I should go read Marx instead of looking for your typos.
I did order Luke Epplin’s baseball book that you recommended a week or so ago.
In the paragraph after writing that the third mistake doesn’t concern us: “They was shot….”
Under Point 12: “If this seems.”
Read me too. I have more information on things that happened after March 14, 1883 than Marx does.
Thanks for the editing. Good book. Larry Doby was almost as big a deal as Jackie Robinson for the integration of MLB.
I appreciate your erudite discussion of Marxism.
Thanks. There were three significantly Marxist history departments in the US back in the 1970s and 1980s: Northern Illinois University, Rutgers, and Rochester. NIU History was the most classically Marxist and the department was quite good, well above the rest of the university. Big shot left intellectuals came through to lecture. The better students were expected to read Marx in the original up through Capital. We also read widely outside history --- so kept up with all the old and new left stuff in other fields. We read and talked about everything we could get our hands on. Field boundaries didn't seem to matter that much to me. Went into Chicago and up to Madison bookstores a bunch. It was pretty cool. There was a radical community across under grad and grad student and faculty. I fell into it by accident, lucky. The downside: it was pretty much all Western Marxism with very little on Mao and radical developments in the Third World. Very core state. And way too purely academic and armchair for the most part by the time I was there.
Though the sharpest radical prof there, very underestimated, was a Latin Americanist: Ben Keen. Great scholar and teacher, prince of a man. And there was a very quiet Maoist you could take a course on the Chinese Revolution with: Jim Shirley.

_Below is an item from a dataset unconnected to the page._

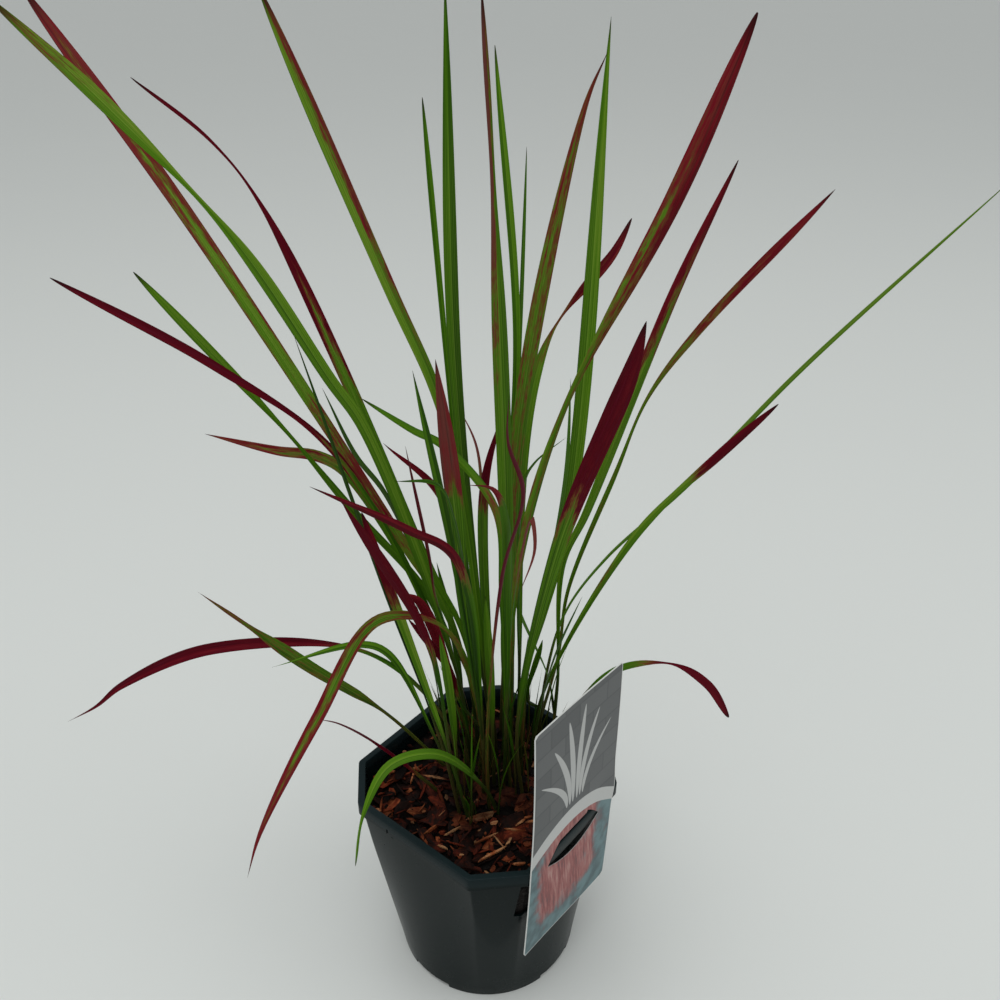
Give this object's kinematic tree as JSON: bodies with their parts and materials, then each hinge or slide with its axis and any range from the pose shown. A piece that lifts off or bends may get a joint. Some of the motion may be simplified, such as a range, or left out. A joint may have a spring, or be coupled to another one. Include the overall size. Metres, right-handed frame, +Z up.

I honestly do not feel I am a Marxist because I need to know so much more. And I, of course, do not treat him as a "god". But, I immigrated from the US many years ago and lived in Latin America, I worked, learned, felt free, and had a young, brilliant student who is now in his 40s. He had a keen and brilliant mind and while I was working with him to improve his English, he would give me books from time to time with no pressure to read, "Here," he would say, "this is worth reading, and little by little I was being introduced to Marx and socialism. Born and educated in the US, a undergraduate political science student and Latin American specialist, I was mis-educated and ignorant in the US, but I realized that years before. Chomsky, Zinn, and others had opened the world to me on my own, and I pursued my own self-educated research in many areas in spite of three and a half years of further formal studies. We need to become auto-didacts! This determination and mindset is essential. Paul is good, too. He breaks new ground, seeks this intellectual freedom. We also need to learn other languages, my living mentor is a Brazilian who speaks seven languages, another is an Argentine who speaks English as I do. I am working on Portuguese, too, at an advanced age and this year visited, this time, Brazil and Argentina. Having other languages is a liberating and revelatory experience, it is essential to life, learning, and liberation. Learn Marx, learn languages, truly enter into the world. Never too late to start. As we say in Spanish, !Adelante! Forward!
The 'fullest' education I received in my 67 years of living , was an opportunity that everyone should be able to access easily, travel. My 4 years in Brazil opened eyes that weren't even aware of being closed.